I'm beginning to wonder if this problem is caused by our SNMP scripts logging into these routers every 5 minutes for months on end, leaving behind some memory or something as we never see this problem with wireless access points that don't have login scripts hitting them or a hotspot package running on them. Like I said, at some point (within 4 or 5 months maybe) this problem can completely disappear, but it gets bad before this happens.

I'm sending a supout today from our current problematic router. I wanted to post here in the event anyone else has continued to notice this, or any of the previous posters in this thread have seen anything relating to this since last posting here....or if there has been a workaround discovered.

Posted: Wed Jun 28, 2006 8:31 pm
by changeip
I'm beginning to wonder if this problem is caused by our SNMP scripts logging into these routers every 5 minutes for months on end, leaving behind some memory or something as we never see this problem with wireless access points that don't have login scripts hitting them or a hotspot package running on them.

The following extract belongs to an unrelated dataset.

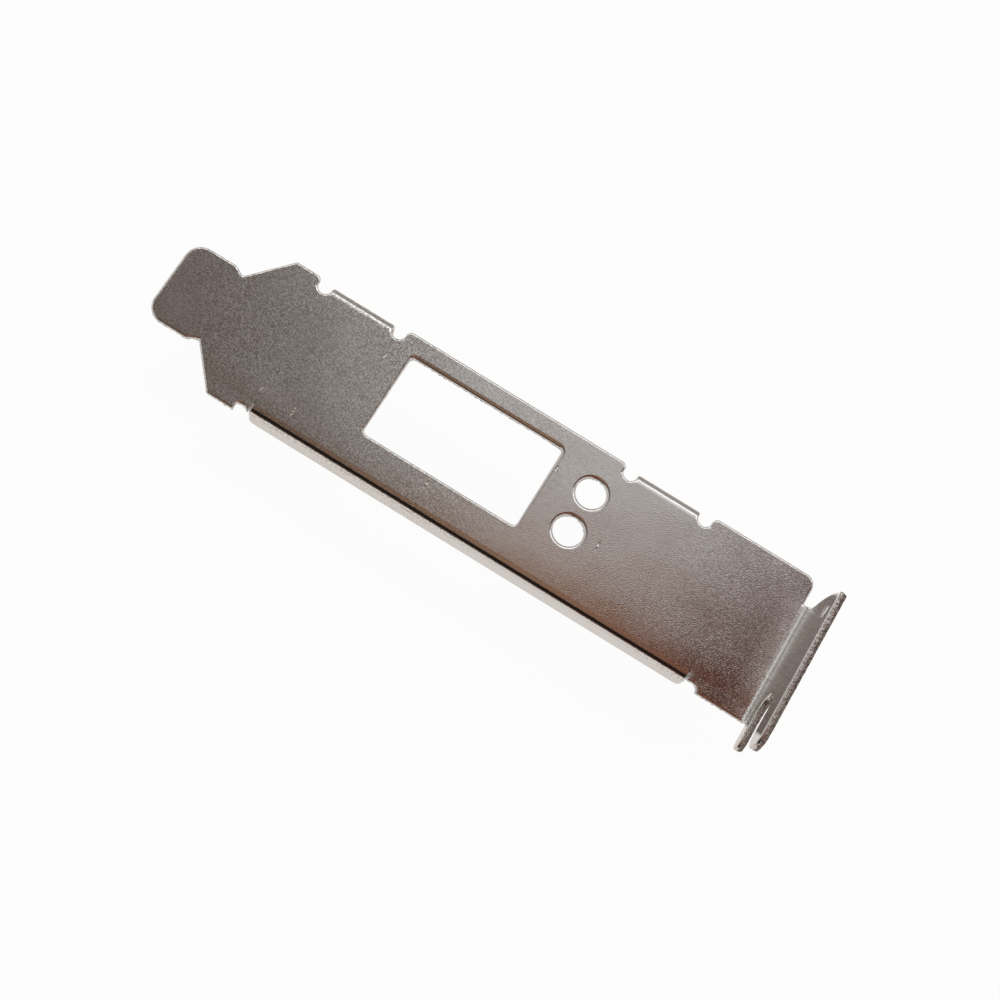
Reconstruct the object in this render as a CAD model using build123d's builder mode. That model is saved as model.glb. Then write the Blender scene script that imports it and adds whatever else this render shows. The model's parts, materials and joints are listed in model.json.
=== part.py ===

Like I said, at some point (within 4 or 5 months maybe) this problem can completely disappear, but it gets bad before this happens.
That was my first thought ... I noticed when ssh'ing into the router to run a simple command it would hit 100% cpu for a short time. (whereas running from local terminal it didn't) Maybe there is a memory leak or a left over process that's not dying. Tough one to troubleshoot thats for sure : )

Posted: Wed Jun 28, 2006 8:49 pm
by jarosoup
Yes, hard to troubleshoot indeed :?

Here's some new info about my problem. I've just discovered that if I leave a winbox session connected to this router, and keep a terminal window open inside winbox, this problem goes away. If I then close winbox, reopen it and don't open a terminal window, it comes back. This has got to have something to go with terminal sessions somehow. Not sure if the supout I sent is worth anything as I generated it while opening up a terminal window from winbox.